According to the transcript, Page stopped mid-answer.  "...sorry.  Can I consult with counsel?  I'm sorry.  I need to consult with FBI counsel for a moment."

Sections of the transcript reviewed by Fox show Ratcliffe pursued the line of questioning at least three more times, and Page provided varying answers.

"I cannot provide the specifics of a confidential interview," Ratcliffe told Fox News when asked for comment.  "But I can say that Lisa Page left me with the impression, based on her own words, that the lead investigator of the Russian collusion case, Peter Strzok, had found no evidence of collusion after nearly a year."

Page was Strzok's mistress, and the two had exchanged dozens of emails that prove beyond a shadow of a doubt their loathing of Donald Trump. 

The May 18, 2017, text was highlighted by Inspector General Michael E. Horowitz in his recent report about the handling of the Clinton email probe by the FBI and the Justice Department.  The day after Special Counsel Robert Mueller's appointment to the Russia probe on May 17, Strzok and Page discussed whether Strzok should join Mueller's team.

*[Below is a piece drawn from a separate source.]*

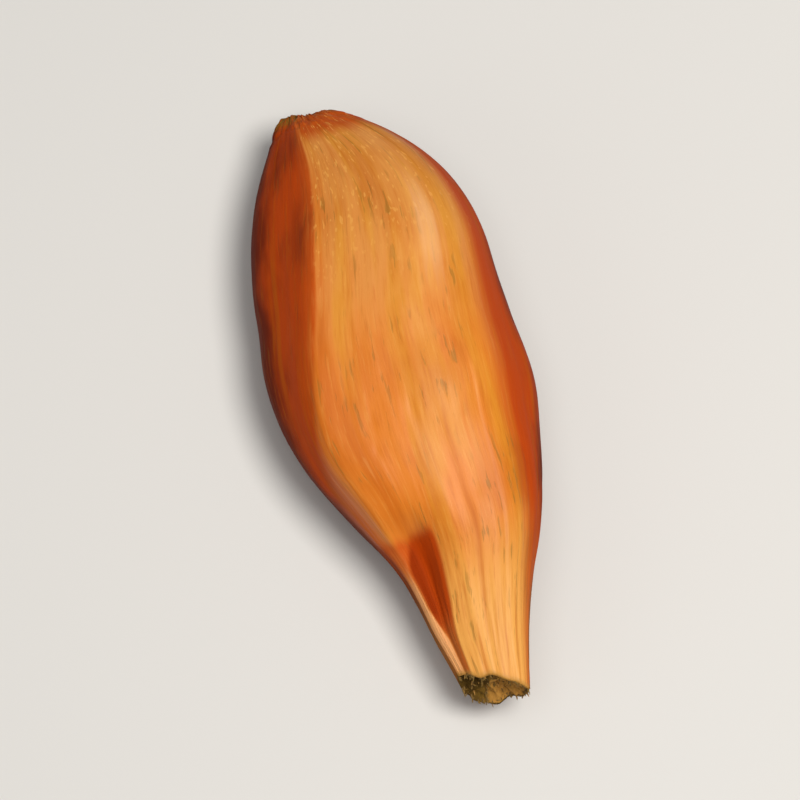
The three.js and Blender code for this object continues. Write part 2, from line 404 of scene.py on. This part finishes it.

"Who gives a f‑‑‑, one more A(ssistant) D(irector)...(versus) (a)n investigation leading to impeachment?" Strzok texted on May 18, according to the IG report.  Strzok later continues, "...you and I both know the odds are nothing.  If I thought it was likely I'd be there no question.  I hesitate in part because of my gut sense and concern there's no big there there." (emphasis mine)

Strzok's "gut sense" that there was no collusion and of the FBI's failure to find any evidence of such is not a surprise.  The surprise is that Page admitted it.  Of course, by this time, Mueller has moved beyond collusion and is now almost certainly looking at obstruction of justice by the president in any number of instances.  If Mueller had found anything remotely interesting on collusion, it would have leaked already.

Both Page and Strzok worked hard to find something – anything – to tie Trump and his campaign to the Russians.  That they were obviously disappointed in the results of the investigation says a lot about how this inquiry began and the partisanship of the major players.